### GOAL
Copy out exactly the lines from the first line of the material below through the line containing "import * as", and nothing beyond them.

### INPUT
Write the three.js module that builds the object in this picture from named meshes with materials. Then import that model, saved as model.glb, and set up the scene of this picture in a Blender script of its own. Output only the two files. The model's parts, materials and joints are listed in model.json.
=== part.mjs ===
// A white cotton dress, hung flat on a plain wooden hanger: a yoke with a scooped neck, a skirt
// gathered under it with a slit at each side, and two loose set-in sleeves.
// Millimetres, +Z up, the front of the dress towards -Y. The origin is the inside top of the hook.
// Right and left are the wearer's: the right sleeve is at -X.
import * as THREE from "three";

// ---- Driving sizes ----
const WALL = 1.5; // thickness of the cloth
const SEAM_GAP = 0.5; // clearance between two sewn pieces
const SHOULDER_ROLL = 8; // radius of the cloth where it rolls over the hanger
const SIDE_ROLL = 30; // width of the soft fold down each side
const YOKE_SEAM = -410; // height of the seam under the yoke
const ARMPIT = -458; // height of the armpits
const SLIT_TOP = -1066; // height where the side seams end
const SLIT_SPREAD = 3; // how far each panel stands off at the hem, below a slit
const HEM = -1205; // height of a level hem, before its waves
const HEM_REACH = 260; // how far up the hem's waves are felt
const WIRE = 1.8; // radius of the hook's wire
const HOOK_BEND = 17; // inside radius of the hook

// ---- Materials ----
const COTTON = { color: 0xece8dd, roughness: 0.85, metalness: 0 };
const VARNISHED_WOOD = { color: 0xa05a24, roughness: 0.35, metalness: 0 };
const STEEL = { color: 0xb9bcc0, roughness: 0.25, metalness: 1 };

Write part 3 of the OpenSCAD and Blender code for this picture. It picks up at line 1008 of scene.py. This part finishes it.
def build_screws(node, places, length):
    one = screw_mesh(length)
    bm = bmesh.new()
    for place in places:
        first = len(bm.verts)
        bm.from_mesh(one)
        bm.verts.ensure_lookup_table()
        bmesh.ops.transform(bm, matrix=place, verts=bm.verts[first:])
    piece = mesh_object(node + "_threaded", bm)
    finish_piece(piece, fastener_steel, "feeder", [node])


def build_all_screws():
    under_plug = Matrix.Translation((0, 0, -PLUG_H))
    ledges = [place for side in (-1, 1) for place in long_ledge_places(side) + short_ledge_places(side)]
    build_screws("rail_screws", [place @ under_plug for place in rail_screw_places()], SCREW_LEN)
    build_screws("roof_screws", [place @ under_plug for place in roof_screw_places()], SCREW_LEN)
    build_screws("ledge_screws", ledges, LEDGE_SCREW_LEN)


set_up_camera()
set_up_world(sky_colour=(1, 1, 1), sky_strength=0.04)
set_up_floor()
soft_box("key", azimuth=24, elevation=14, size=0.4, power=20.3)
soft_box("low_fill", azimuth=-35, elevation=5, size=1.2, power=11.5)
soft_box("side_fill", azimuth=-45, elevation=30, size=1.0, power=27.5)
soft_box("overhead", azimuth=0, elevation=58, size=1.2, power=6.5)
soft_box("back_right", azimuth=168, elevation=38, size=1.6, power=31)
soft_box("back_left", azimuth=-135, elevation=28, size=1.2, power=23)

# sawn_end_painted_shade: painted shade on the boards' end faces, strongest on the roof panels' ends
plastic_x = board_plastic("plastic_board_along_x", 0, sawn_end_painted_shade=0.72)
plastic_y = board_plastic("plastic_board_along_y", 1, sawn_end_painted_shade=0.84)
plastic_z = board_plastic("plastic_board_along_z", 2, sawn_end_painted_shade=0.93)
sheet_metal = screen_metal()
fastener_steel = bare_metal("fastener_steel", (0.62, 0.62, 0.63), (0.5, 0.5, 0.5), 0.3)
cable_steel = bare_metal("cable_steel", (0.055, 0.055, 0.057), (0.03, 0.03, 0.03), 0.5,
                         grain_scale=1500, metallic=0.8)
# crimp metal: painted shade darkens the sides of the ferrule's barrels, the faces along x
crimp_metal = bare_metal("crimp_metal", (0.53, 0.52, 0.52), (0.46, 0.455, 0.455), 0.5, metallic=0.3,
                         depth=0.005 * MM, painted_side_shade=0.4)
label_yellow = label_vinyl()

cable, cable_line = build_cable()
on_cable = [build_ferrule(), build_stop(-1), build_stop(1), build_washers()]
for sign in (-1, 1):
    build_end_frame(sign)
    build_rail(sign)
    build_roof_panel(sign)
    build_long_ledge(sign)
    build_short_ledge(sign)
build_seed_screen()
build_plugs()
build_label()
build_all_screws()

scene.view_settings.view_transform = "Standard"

### ANSWER TO THIS EXERCISE
Write the three.js module that builds the object in this picture from named meshes with materials. Then import that model, saved as model.glb, and set up the scene of this picture in a Blender script of its own. Output only the two files. The model's parts, materials and joints are listed in model.json.
=== part.mjs ===
// A white cotton dress, hung flat on a plain wooden hanger: a yoke with a scooped neck, a skirt
// gathered under it with a slit at each side, and two loose set-in sleeves.
// Millimetres, +Z up, the front of the dress towards -Y. The origin is the inside top of the hook.
// Right and left are the wearer's: the right sleeve is at -X.
import * as THREE from "three";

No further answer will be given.